» Exercise objective
Look in the material below for the line with "Continue the Blender" and the line with "holds the core.", then set down exactly those two lines and all lines between, nothing more.
+++ Available records
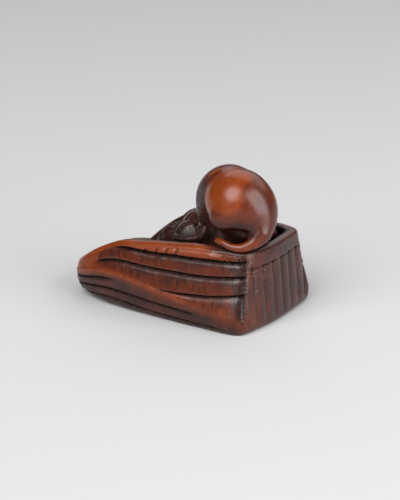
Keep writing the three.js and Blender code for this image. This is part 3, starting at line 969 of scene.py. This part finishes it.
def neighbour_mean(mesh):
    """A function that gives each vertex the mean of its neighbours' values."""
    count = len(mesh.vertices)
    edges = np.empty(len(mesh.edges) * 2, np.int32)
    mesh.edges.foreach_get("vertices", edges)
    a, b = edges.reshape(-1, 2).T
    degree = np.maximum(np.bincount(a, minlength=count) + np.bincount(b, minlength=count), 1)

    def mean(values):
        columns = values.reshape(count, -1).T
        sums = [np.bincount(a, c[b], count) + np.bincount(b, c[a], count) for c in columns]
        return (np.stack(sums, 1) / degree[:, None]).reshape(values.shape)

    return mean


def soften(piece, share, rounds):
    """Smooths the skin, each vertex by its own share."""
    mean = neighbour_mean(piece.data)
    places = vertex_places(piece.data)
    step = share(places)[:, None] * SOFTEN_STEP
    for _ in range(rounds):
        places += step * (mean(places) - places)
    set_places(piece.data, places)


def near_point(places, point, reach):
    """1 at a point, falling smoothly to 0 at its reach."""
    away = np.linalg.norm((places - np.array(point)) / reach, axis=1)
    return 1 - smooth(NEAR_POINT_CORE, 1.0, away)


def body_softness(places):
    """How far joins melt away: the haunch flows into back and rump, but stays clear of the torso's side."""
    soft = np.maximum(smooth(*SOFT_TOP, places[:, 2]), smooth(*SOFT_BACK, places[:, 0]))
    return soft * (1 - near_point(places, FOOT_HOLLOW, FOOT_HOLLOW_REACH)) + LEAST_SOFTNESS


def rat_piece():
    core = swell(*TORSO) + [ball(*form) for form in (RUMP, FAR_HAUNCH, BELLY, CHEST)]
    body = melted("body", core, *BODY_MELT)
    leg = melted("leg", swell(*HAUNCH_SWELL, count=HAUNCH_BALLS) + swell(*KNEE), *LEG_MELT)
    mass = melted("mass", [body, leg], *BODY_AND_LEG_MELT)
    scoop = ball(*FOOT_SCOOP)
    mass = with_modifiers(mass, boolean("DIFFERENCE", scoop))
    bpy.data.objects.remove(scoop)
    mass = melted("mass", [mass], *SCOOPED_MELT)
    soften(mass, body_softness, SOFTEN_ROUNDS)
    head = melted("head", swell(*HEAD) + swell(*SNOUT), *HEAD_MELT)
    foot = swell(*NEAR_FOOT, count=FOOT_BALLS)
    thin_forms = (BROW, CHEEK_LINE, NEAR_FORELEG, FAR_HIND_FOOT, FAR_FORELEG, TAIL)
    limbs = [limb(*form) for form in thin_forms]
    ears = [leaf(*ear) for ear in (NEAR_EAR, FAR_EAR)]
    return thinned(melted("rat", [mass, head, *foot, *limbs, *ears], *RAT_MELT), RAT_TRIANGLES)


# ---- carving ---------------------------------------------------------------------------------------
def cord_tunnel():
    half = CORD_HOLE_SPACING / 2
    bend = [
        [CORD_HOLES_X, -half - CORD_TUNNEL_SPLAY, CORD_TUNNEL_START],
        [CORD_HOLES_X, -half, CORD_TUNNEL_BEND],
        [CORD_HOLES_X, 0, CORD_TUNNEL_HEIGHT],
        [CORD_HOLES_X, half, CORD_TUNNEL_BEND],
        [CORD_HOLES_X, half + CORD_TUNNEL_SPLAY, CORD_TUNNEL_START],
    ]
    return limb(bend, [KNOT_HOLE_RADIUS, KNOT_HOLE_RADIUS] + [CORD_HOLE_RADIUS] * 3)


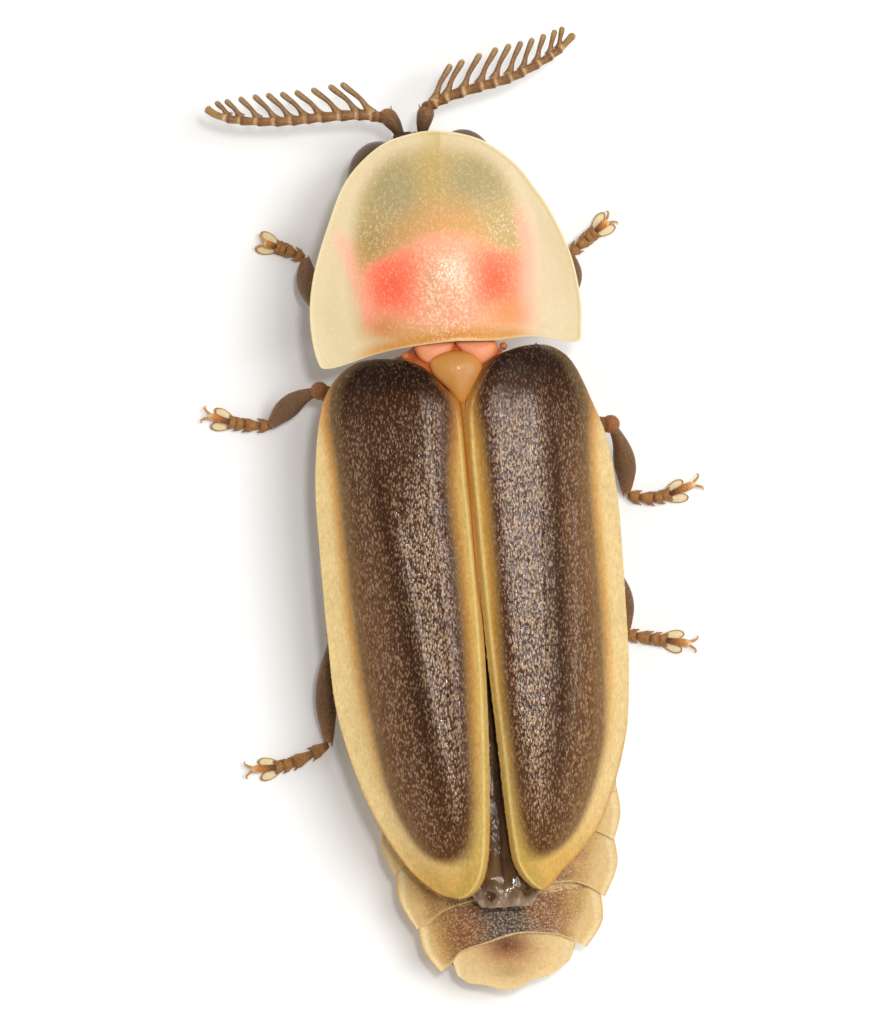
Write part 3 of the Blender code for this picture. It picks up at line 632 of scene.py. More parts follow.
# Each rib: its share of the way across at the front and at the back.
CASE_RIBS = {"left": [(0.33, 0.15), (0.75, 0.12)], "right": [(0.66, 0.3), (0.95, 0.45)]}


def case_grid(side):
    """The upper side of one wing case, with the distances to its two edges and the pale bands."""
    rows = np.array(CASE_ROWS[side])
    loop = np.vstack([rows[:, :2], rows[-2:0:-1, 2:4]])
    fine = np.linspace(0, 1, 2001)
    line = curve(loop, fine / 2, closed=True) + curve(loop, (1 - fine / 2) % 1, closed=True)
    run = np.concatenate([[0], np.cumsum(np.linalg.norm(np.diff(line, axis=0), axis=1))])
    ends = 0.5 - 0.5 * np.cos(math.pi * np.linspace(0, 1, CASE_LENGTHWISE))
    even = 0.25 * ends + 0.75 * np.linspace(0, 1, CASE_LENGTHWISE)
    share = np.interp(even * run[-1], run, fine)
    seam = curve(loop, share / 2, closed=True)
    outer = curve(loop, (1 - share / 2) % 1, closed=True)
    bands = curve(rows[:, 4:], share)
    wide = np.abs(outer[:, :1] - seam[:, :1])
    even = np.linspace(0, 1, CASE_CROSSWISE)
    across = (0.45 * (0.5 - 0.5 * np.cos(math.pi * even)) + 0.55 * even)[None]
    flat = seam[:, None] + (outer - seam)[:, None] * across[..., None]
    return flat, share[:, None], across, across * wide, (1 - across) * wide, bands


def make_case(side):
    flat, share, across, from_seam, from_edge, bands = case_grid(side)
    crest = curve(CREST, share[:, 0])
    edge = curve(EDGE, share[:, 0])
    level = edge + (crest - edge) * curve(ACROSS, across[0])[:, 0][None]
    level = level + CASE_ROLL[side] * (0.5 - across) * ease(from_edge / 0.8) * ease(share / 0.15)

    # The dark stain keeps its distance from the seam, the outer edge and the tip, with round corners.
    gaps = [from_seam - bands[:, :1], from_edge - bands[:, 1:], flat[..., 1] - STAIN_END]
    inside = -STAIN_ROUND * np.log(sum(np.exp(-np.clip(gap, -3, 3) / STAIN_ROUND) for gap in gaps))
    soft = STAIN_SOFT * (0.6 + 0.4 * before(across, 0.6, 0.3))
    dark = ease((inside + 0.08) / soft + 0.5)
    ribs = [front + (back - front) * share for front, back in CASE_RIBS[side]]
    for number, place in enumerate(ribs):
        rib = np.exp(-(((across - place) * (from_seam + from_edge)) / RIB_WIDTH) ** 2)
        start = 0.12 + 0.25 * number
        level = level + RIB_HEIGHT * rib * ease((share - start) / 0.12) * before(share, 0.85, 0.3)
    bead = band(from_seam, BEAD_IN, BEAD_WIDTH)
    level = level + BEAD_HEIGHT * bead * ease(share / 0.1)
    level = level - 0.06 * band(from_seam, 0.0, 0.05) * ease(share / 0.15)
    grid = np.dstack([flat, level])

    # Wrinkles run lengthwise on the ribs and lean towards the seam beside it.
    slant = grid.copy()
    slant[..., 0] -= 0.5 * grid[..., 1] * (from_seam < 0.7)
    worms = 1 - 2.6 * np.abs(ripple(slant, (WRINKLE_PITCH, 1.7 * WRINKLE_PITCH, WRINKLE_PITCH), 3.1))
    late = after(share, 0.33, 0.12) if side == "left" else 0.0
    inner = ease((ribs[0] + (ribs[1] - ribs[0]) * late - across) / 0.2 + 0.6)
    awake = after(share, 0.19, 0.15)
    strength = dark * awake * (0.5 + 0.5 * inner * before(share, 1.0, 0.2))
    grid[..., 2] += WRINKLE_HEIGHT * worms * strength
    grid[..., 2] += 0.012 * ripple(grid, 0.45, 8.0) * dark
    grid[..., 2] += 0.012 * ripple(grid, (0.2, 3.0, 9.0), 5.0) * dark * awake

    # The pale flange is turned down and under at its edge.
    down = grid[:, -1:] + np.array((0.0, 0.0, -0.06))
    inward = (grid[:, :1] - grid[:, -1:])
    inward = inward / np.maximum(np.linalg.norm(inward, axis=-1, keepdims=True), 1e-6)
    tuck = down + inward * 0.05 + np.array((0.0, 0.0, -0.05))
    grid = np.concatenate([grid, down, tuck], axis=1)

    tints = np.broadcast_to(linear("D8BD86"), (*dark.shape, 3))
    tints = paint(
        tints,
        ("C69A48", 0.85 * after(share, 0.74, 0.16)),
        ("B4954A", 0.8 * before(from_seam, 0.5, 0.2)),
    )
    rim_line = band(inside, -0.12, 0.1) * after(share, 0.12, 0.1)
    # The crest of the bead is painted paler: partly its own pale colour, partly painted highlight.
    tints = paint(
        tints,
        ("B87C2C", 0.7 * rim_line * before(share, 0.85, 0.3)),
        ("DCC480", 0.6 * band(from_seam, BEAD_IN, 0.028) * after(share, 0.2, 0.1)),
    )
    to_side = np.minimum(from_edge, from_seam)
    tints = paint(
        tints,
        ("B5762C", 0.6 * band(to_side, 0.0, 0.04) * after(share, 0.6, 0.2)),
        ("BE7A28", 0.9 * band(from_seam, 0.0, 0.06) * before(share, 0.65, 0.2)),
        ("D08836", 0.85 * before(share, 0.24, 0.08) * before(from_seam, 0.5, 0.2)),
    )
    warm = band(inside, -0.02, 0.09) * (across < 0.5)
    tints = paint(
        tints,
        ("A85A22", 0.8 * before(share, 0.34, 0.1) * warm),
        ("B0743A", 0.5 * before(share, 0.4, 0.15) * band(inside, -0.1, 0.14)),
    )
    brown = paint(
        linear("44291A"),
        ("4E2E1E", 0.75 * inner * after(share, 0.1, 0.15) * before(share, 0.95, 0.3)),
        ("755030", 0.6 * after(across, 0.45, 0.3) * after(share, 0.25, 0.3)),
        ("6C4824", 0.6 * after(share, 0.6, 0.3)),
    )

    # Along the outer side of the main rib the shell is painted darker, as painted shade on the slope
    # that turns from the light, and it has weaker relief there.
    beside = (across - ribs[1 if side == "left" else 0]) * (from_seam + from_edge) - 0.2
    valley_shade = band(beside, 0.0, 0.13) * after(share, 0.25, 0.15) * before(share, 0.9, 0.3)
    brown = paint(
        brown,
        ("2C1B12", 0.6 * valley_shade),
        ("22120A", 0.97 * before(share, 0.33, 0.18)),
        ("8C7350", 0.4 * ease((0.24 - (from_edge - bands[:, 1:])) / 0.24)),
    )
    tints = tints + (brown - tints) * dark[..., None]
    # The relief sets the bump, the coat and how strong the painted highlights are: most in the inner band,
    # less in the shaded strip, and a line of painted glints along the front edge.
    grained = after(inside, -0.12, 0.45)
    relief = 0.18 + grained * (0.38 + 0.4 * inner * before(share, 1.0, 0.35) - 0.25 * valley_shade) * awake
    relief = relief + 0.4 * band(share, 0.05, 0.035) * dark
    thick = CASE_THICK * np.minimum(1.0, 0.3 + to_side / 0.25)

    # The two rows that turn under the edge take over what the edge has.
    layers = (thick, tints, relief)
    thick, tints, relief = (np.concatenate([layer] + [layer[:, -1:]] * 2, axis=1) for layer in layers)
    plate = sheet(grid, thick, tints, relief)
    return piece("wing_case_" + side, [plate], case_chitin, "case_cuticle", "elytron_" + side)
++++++
+++ Available records
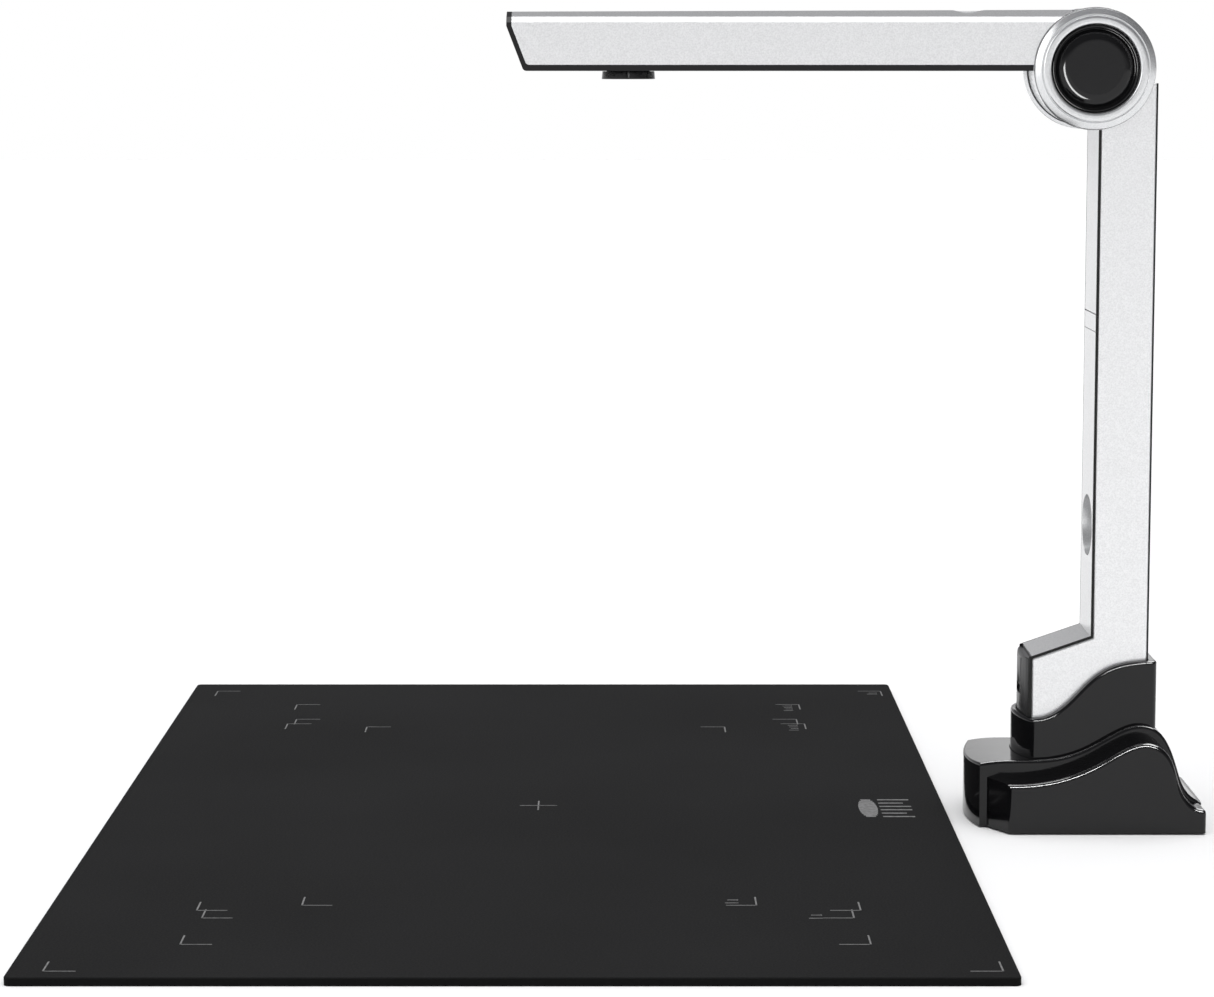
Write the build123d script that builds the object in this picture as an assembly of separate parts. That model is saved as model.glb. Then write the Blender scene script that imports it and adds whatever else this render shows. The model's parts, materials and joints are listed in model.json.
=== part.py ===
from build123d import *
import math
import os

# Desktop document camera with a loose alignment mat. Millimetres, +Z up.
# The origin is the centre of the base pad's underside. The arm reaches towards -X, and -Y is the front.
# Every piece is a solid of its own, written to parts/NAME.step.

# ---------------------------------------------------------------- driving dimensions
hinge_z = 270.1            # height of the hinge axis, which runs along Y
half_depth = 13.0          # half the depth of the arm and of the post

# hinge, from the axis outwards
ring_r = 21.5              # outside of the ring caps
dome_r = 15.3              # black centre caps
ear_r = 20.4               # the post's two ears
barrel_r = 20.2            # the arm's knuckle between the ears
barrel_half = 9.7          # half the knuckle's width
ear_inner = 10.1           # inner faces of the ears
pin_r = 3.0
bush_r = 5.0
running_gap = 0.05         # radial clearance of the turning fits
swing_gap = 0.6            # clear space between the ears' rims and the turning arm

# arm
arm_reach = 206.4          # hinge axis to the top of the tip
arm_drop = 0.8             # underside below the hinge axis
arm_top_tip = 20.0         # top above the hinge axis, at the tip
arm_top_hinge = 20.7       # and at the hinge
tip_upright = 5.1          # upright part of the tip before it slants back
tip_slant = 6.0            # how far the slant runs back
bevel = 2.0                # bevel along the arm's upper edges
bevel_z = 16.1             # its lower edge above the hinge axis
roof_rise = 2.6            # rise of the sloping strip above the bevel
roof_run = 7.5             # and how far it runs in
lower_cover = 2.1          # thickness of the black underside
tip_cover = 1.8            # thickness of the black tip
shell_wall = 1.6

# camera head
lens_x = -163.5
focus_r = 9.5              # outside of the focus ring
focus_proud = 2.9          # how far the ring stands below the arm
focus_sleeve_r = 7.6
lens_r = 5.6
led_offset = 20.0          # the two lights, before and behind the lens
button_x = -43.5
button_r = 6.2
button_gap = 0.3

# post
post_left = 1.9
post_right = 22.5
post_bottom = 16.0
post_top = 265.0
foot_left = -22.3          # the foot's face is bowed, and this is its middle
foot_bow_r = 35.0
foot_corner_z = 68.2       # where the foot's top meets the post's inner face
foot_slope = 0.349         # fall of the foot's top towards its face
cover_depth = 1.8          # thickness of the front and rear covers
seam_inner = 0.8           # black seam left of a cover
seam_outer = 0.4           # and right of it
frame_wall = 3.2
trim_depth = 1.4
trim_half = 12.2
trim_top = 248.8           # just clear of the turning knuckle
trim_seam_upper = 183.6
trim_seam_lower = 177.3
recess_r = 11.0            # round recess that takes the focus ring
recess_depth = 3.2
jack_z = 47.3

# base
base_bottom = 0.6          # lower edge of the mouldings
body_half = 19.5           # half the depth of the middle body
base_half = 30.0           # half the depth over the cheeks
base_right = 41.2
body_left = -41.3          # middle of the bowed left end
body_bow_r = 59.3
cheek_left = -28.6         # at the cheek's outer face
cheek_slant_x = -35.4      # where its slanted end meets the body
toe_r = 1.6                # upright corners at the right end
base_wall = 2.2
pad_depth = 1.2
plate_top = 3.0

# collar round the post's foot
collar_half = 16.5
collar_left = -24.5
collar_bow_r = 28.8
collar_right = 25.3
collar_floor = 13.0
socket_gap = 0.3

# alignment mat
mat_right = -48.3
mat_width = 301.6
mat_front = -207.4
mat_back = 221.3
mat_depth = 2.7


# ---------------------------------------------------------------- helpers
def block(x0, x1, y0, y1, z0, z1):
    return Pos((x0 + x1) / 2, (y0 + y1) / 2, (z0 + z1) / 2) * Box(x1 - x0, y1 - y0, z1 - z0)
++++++
+++ Available records
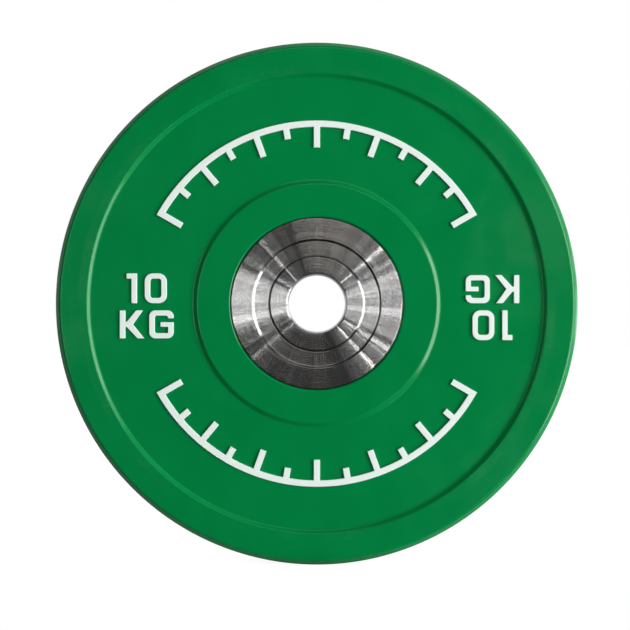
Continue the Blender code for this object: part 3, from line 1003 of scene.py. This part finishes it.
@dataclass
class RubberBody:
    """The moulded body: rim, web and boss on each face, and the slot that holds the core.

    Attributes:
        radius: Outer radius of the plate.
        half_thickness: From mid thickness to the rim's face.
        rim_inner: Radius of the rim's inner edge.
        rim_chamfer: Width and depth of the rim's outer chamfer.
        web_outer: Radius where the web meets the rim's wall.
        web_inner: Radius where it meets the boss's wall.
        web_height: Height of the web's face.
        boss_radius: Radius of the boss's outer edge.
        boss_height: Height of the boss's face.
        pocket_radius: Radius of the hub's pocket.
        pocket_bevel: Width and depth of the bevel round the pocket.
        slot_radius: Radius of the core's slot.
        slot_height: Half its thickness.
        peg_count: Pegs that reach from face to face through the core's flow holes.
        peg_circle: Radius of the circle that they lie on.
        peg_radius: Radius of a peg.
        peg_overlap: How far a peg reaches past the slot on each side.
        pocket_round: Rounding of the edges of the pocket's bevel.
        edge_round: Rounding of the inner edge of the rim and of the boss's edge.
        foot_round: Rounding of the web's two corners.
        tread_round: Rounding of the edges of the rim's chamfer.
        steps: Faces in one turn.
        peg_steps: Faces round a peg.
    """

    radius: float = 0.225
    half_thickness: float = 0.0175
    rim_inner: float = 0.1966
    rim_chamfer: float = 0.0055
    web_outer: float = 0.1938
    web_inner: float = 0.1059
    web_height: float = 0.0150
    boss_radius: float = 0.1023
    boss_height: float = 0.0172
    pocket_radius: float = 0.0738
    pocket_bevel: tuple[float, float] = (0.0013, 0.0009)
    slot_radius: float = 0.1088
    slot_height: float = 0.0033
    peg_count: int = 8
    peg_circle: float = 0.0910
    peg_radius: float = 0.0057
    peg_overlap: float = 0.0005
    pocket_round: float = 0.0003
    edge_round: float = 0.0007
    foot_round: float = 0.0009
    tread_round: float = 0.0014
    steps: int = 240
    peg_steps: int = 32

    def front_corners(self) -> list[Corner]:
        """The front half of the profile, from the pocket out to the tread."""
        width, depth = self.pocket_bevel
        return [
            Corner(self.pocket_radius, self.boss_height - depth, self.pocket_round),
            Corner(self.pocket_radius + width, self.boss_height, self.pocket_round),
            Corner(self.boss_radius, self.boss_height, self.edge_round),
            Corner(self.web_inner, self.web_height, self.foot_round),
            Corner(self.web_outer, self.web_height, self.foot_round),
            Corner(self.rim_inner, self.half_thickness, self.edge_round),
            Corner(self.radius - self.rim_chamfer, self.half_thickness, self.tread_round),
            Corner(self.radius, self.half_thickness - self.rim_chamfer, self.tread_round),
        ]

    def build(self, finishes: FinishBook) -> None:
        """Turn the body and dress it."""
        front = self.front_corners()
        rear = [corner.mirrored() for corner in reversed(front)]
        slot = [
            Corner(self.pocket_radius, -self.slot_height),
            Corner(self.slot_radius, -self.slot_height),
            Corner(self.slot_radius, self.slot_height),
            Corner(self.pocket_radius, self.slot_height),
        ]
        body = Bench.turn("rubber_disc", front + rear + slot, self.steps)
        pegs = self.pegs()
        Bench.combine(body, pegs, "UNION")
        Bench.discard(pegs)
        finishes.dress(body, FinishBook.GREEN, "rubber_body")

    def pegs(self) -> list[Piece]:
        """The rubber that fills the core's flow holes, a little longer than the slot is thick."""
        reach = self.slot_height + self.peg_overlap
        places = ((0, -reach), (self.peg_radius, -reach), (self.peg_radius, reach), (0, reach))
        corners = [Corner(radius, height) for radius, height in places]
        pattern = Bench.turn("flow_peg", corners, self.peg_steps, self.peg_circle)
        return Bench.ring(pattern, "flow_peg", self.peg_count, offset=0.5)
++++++
» Finished answer
Continue the Blender code for this object: part 3, from line 1003 of scene.py. This part finishes it.
@dataclass
class RubberBody:
    """The moulded body: rim, web and boss on each face, and the slot that holds the core.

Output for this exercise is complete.